■ Source excerpt:

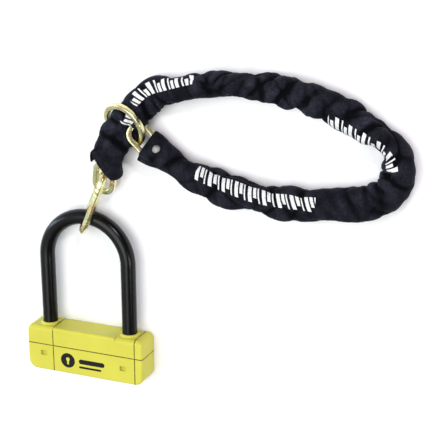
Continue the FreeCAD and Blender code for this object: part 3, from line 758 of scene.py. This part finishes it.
def link_pose(centre, yaw, pitch, roll):
    """A link's place: length along its heading, its flat rolled about that from level."""
    yaw, pitch, roll = (math.radians(value) for value in (yaw, pitch, roll))
    along = Vector((math.cos(yaw) * math.cos(pitch), math.sin(yaw) * math.cos(pitch), math.sin(pitch)))
    level = Vector((0, 0, 1)).cross(along).normalized()
    across = level * math.cos(roll) + along.cross(level) * math.sin(roll)
    return Matrix.Translation(centre) @ axes(along, across, along.cross(across))


def make_links(zinc):
    """The long link, the two end links of the chain that show, and the ring."""
    made = []
    for name, node, centre, angles, size, wire, twist, body, weld in LINKS:
        line, total = racetrack(*size, wire)
        place = link_pose(Vector(centre), *angles)
        made.append(bent_bar(name, node, line, total, wire, twist, place, zinc, body, weld))
    lean = math.radians(NOOSE_RING_LEAN)
    level_x, level_y = NOOSE_RING_LEVEL
    level = Vector((level_x, level_y, 0))
    rising = Vector((-level_y * math.cos(lean), level_x * math.cos(lean), math.sin(lean)))
    place = Matrix.Translation(NOOSE_RING_MIDDLE) @ axes(level, rising, level.cross(rising))
    line = [(NOOSE_RING_RADIUS * x, NOOSE_RING_RADIUS * y, x, y) for x, y in circle(NOOSE_RING_POINTS)]
    made.append(bent_bar("noose_ring_bar", "noose_ring", line, 2 * math.pi * NOOSE_RING_RADIUS, END_WIRE, 0,
                         place, zinc, "ring", NOOSE_RING_WELD))
    return made


# ---------------------------------------------------------------- rivet and printed mark
RIVET_ROW = 9
RIVET_TILT = 35  # degrees from the sleeve's top towards its left side
RIVET_RAISE = 0.0002
RIVET_POINTS = 48
# radius and height of the rivet's head, from its crown out over the rolled rim and down into the cloth
RIVET_PROFILE = ((0.0, 0.0014), (0.0012, 0.00135), (0.0022, 0.00115), (0.0028, 0.0009), (0.0031, 0.0008),
                 (0.0036, 0.0010), (0.0041, 0.0009), (0.0044, 0.0004), (0.0044, -0.0006), (0.0038, -0.0014))

MARK_Y = -0.0108
MARK_DISC_X = -0.0225
MARK_DISC_RADIUS = 0.0094
MARK_DISC_POINTS = 64
MARK_THICK = 0.00012
# The keyhole in the disc, from the disc's middle: a round head, a straight stem and a wider flat foot.
KEYHOLE_HEAD_RADIUS = 0.0024
KEYHOLE_HEAD_Y = 0.0016
KEYHOLE_STEM_HALF = 0.0013
KEYHOLE_STEM_Y = -0.0012
KEYHOLE_STEM_DROP = 0.004
KEYHOLE_FOOT_Y = -0.0052
KEYHOLE_FOOT_HALF = 0.0021 / 0.69 * 1.35
# The sines of the angles round the disc under which its stem and its foot are drawn.
KEYHOLE_STEM_SINE = -0.35
KEYHOLE_FOOT_SINE = -0.72
# each bar's ends in X, its middle in Y, and half its height
MARK_BARS = ((-0.0075, 0.0270, -0.0098, 0.0030), (-0.0075, 0.0225, -0.0172, 0.0013))


def make_rivet(centres, places, steel):
    """A domed rivet head with a rolled rim, set on the sleeve's upper wall."""
    tangent = Vector(centres[RIVET_ROW + 1] - centres[RIVET_ROW - 1]).normalized()
    column = round((90 - RIVET_TILT) / 360 * SECTION_POINTS)
    spot = Vector(places[RIVET_ROW, column])
    across = Vector(places[RIVET_ROW, column + 4] - places[RIVET_ROW, column - 4]).normalized()
    outward = tangent.cross(across).normalized()
    place = axes(across, outward.cross(across), outward)
    place.translation = spot + outward * RIVET_RAISE
    count = RIVET_POINTS
    verts = [place @ Vector((0, 0, RIVET_PROFILE[0][1]))]
    for radius, height in RIVET_PROFILE[1:]:
        verts += [place @ Vector((radius * x, radius * y, height)) for x, y in circle(count)]
    faces = [(0, 1 + k, 1 + (k + 1) % count) for k in range(count)]
    last_ring = 1 + (len(RIVET_PROFILE) - 2) * count
    for base in range(1, last_ring, count):
        faces += [(base + k, base + count + k, base + count + (k + 1) % count, base + (k + 1) % count)
                  for k in range(count)]
    faces.append(tuple(last_ring + k for k in reversed(range(count))))
    rivet = new_piece("rivet_head", verts, faces, steel, "chain")
    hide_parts("sleeve_rivet")
    return rivet


def keyhole_point(x, y):
    """The keyhole's edge in the direction (x, y) from the disc's middle."""
    if y < KEYHOLE_FOOT_SINE:
        return KEYHOLE_FOOT_HALF * x, KEYHOLE_FOOT_Y
    if y < KEYHOLE_STEM_SINE:
        share = (y - KEYHOLE_STEM_SINE) / (KEYHOLE_STEM_SINE - KEYHOLE_FOOT_SINE)
        return math.copysign(KEYHOLE_STEM_HALF, x), KEYHOLE_STEM_Y + KEYHOLE_STEM_DROP * share
    return KEYHOLE_HEAD_RADIUS * x, KEYHOLE_HEAD_Y + KEYHOLE_HEAD_RADIUS * y


def make_mark(ink):
    """Plain marks printed on the crossbar: a disc with a keyhole left open in it, and two bars."""
    low = max(corner[2] for corner in NODES["centre_lower_cover"].bound_box)
    high = low + MARK_THICK
    verts = []
    for x, y in ((-y, x) for x, y in circle(MARK_DISC_POINTS)):
        rim = (MARK_DISC_X + MARK_DISC_RADIUS * x, MARK_Y + MARK_DISC_RADIUS * y)
        hole_x, hole_y = keyhole_point(x, y)
        hole = (MARK_DISC_X + hole_x, MARK_Y + hole_y)
        verts += [(*rim, low), (*rim, high), (*hole, high), (*hole, low)]
    faces = closed_grid(MARK_DISC_POINTS, 4, True)
    for x0, x1, y, half in MARK_BARS:
        outline = [(middle + half * math.cos(a), y + half * math.sin(a))
                   for middle, start in ((x1 - half, -90), (x0 + half, 90))
                   for a in (math.radians(start + 15 * k) for k in range(13))]
        base, count = len(verts), len(outline)
        verts += [(*point, height) for height in (low, high) for point in outline]
        faces += [tuple(range(base, base + count)), tuple(range(base + count, base + 2 * count))]
        faces += [(base + k, base + (k + 1) % count, base + count + (k + 1) % count, base + count + k)
                  for k in range(count)]
    mesh = bpy.data.meshes.new("printed_mark")
    mesh.from_pydata(verts, [], faces)
    face_outwards(mesh)
    fit_piece("printed_mark", mesh, ink, "crossbar")


# ---------------------------------------------------------------- all together
def dress_frame(by_slot):
    """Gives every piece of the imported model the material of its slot."""
    for node in NODES.values():
        for held in node.material_slots:
            held.material = by_slot[held.material.name.split(".")[0]]


def main():
    make_camera()
    make_stage()
    by_slot = {
        "cover_plastic": yellow_plastic(),
        "shackle_vinyl": vinyl_coat(),
        "hardened_steel": metal("hard_steel", (0.55, 0.55, 0.56), 0.30),
        "spring_steel": metal("spring_wire", (0.50, 0.50, 0.52), 0.25),
        "lock_brass": metal("lock_brass", (0.78, 0.60, 0.30), 0.28),
        "zinc_steel": yellow_zinc(),
        "sleeve_fabric": sleeve_cloth(),
        "rivet_metal": metal("rivet_steel", (0.40, 0.40, 0.36), 0.46),
        "shutter_plastic": simple_plastic("shutter_black", (0.03, 0.03, 0.032), 0.45),
    }
    dress_frame(by_slot)
    sleeve, centres, places = make_sleeve(by_slot["sleeve_fabric"])
    rivet = make_rivet(centres, places, by_slot["rivet_metal"])
    make_mark(simple_plastic("mark_ink", (0.004, 0.004, 0.004), 0.6))
    links = make_links(by_slot["zinc_steel"])


main()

■ Given instruction:
Copy out every line of the data above, exactly as given.

■ The completed task:
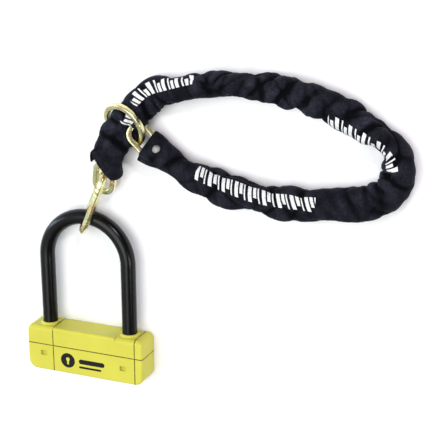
Continue the FreeCAD and Blender code for this object: part 3, from line 758 of scene.py. This part finishes it.
def link_pose(centre, yaw, pitch, roll):
    """A link's place: length along its heading, its flat rolled about that from level."""
    yaw, pitch, roll = (math.radians(value) for value in (yaw, pitch, roll))
    along = Vector((math.cos(yaw) * math.cos(pitch), math.sin(yaw) * math.cos(pitch), math.sin(pitch)))
    level = Vector((0, 0, 1)).cross(along).normalized()
    across = level * math.cos(roll) + along.cross(level) * math.sin(roll)
    return Matrix.Translation(centre) @ axes(along, across, along.cross(across))


def make_links(zinc):
    """The long link, the two end links of the chain that show, and the ring."""
    made = []
    for name, node, centre, angles, size, wire, twist, body, weld in LINKS:
        line, total = racetrack(*size, wire)
        place = link_pose(Vector(centre), *angles)
        made.append(bent_bar(name, node, line, total, wire, twist, place, zinc, body, weld))
    lean = math.radians(NOOSE_RING_LEAN)
    level_x, level_y = NOOSE_RING_LEVEL
    level = Vector((level_x, level_y, 0))
    rising = Vector((-level_y * math.cos(lean), level_x * math.cos(lean), math.sin(lean)))
    place = Matrix.Translation(NOOSE_RING_MIDDLE) @ axes(level, rising, level.cross(rising))
    line = [(NOOSE_RING_RADIUS * x, NOOSE_RING_RADIUS * y, x, y) for x, y in circle(NOOSE_RING_POINTS)]
    made.append(bent_bar("noose_ring_bar", "noose_ring", line, 2 * math.pi * NOOSE_RING_RADIUS, END_WIRE, 0,
                         place, zinc, "ring", NOOSE_RING_WELD))
    return made


# ---------------------------------------------------------------- rivet and printed mark
RIVET_ROW = 9
RIVET_TILT = 35  # degrees from the sleeve's top towards its left side
RIVET_RAISE = 0.0002
RIVET_POINTS = 48
# radius and height of the rivet's head, from its crown out over the rolled rim and down into the cloth
RIVET_PROFILE = ((0.0, 0.0014), (0.0012, 0.00135), (0.0022, 0.00115), (0.0028, 0.0009), (0.0031, 0.0008),
                 (0.0036, 0.0010), (0.0041, 0.0009), (0.0044, 0.0004), (0.0044, -0.0006), (0.0038, -0.0014))

MARK_Y = -0.0108
MARK_DISC_X = -0.0225
MARK_DISC_RADIUS = 0.0094
MARK_DISC_POINTS = 64
MARK_THICK = 0.00012
# The keyhole in the disc, from the disc's middle: a round head, a straight stem and a wider flat foot.
KEYHOLE_HEAD_RADIUS = 0.0024
KEYHOLE_HEAD_Y = 0.0016
KEYHOLE_STEM_HALF = 0.0013
KEYHOLE_STEM_Y = -0.0012
KEYHOLE_STEM_DROP = 0.004
KEYHOLE_FOOT_Y = -0.0052
KEYHOLE_FOOT_HALF = 0.0021 / 0.69 * 1.35
# The sines of the angles round the disc under which its stem and its foot are drawn.
KEYHOLE_STEM_SINE = -0.35
KEYHOLE_FOOT_SINE = -0.72
# each bar's ends in X, its middle in Y, and half its height
MARK_BARS = ((-0.0075, 0.0270, -0.0098, 0.0030), (-0.0075, 0.0225, -0.0172, 0.0013))


def make_rivet(centres, places, steel):
    """A domed rivet head with a rolled rim, set on the sleeve's upper wall."""
    tangent = Vector(centres[RIVET_ROW + 1] - centres[RIVET_ROW - 1]).normalized()
    column = round((90 - RIVET_TILT) / 360 * SECTION_POINTS)
    spot = Vector(places[RIVET_ROW, column])
    across = Vector(places[RIVET_ROW, column + 4] - places[RIVET_ROW, column - 4]).normalized()
    outward = tangent.cross(across).normalized()
    place = axes(across, outward.cross(across), outward)
    place.translation = spot + outward * RIVET_RAISE
    count = RIVET_POINTS
    verts = [place @ Vector((0, 0, RIVET_PROFILE[0][1]))]
    for radius, height in RIVET_PROFILE[1:]:
        verts += [place @ Vector((radius * x, radius * y, height)) for x, y in circle(count)]
    faces = [(0, 1 + k, 1 + (k + 1) % count) for k in range(count)]
    last_ring = 1 + (len(RIVET_PROFILE) - 2) * count
    for base in range(1, last_ring, count):
        faces += [(base + k, base + count + k, base + count + (k + 1) % count, base + (k + 1) % count)
                  for k in range(count)]
    faces.append(tuple(last_ring + k for k in reversed(range(count))))
    rivet = new_piece("rivet_head", verts, faces, steel, "chain")
    hide_parts("sleeve_rivet")
    return rivet


def keyhole_point(x, y):
    """The keyhole's edge in the direction (x, y) from the disc's middle."""
    if y < KEYHOLE_FOOT_SINE:
        return KEYHOLE_FOOT_HALF * x, KEYHOLE_FOOT_Y
    if y < KEYHOLE_STEM_SINE:
        share = (y - KEYHOLE_STEM_SINE) / (KEYHOLE_STEM_SINE - KEYHOLE_FOOT_SINE)
        return math.copysign(KEYHOLE_STEM_HALF, x), KEYHOLE_STEM_Y + KEYHOLE_STEM_DROP * share
    return KEYHOLE_HEAD_RADIUS * x, KEYHOLE_HEAD_Y + KEYHOLE_HEAD_RADIUS * y


def make_mark(ink):
    """Plain marks printed on the crossbar: a disc with a keyhole left open in it, and two bars."""
    low = max(corner[2] for corner in NODES["centre_lower_cover"].bound_box)
    high = low + MARK_THICK
    verts = []
    for x, y in ((-y, x) for x, y in circle(MARK_DISC_POINTS)):
        rim = (MARK_DISC_X + MARK_DISC_RADIUS * x, MARK_Y + MARK_DISC_RADIUS * y)
        hole_x, hole_y = keyhole_point(x, y)
        hole = (MARK_DISC_X + hole_x, MARK_Y + hole_y)
        verts += [(*rim, low), (*rim, high), (*hole, high), (*hole, low)]
    faces = closed_grid(MARK_DISC_POINTS, 4, True)
    for x0, x1, y, half in MARK_BARS:
        outline = [(middle + half * math.cos(a), y + half * math.sin(a))
                   for middle, start in ((x1 - half, -90), (x0 + half, 90))
                   for a in (math.radians(start + 15 * k) for k in range(13))]
        base, count = len(verts), len(outline)
        verts += [(*point, height) for height in (low, high) for point in outline]
        faces += [tuple(range(base, base + count)), tuple(range(base + count, base + 2 * count))]
        faces += [(base + k, base + (k + 1) % count, base + count + (k + 1) % count, base + count + k)
                  for k in range(count)]
    mesh = bpy.data.meshes.new("printed_mark")
    mesh.from_pydata(verts, [], faces)
    face_outwards(mesh)
    fit_piece("printed_mark", mesh, ink, "crossbar")


# ---------------------------------------------------------------- all together
def dress_frame(by_slot):
    """Gives every piece of the imported model the material of its slot."""
    for node in NODES.values():
        for held in node.material_slots:
            held.material = by_slot[held.material.name.split(".")[0]]


def main():
    make_camera()
    make_stage()
    by_slot = {
        "cover_plastic": yellow_plastic(),
        "shackle_vinyl": vinyl_coat(),
        "hardened_steel": metal("hard_steel", (0.55, 0.55, 0.56), 0.30),
        "spring_steel": metal("spring_wire", (0.50, 0.50, 0.52), 0.25),
        "lock_brass": metal("lock_brass", (0.78, 0.60, 0.30), 0.28),
        "zinc_steel": yellow_zinc(),
        "sleeve_fabric": sleeve_cloth(),
        "rivet_metal": metal("rivet_steel", (0.40, 0.40, 0.36), 0.46),
        "shutter_plastic": simple_plastic("shutter_black", (0.03, 0.03, 0.032), 0.45),
    }
    dress_frame(by_slot)
    sleeve, centres, places = make_sleeve(by_slot["sleeve_fabric"])
    rivet = make_rivet(centres, places, by_slot["rivet_metal"])
    make_mark(simple_plastic("mark_ink", (0.004, 0.004, 0.004), 0.6))
    links = make_links(by_slot["zinc_steel"])


main()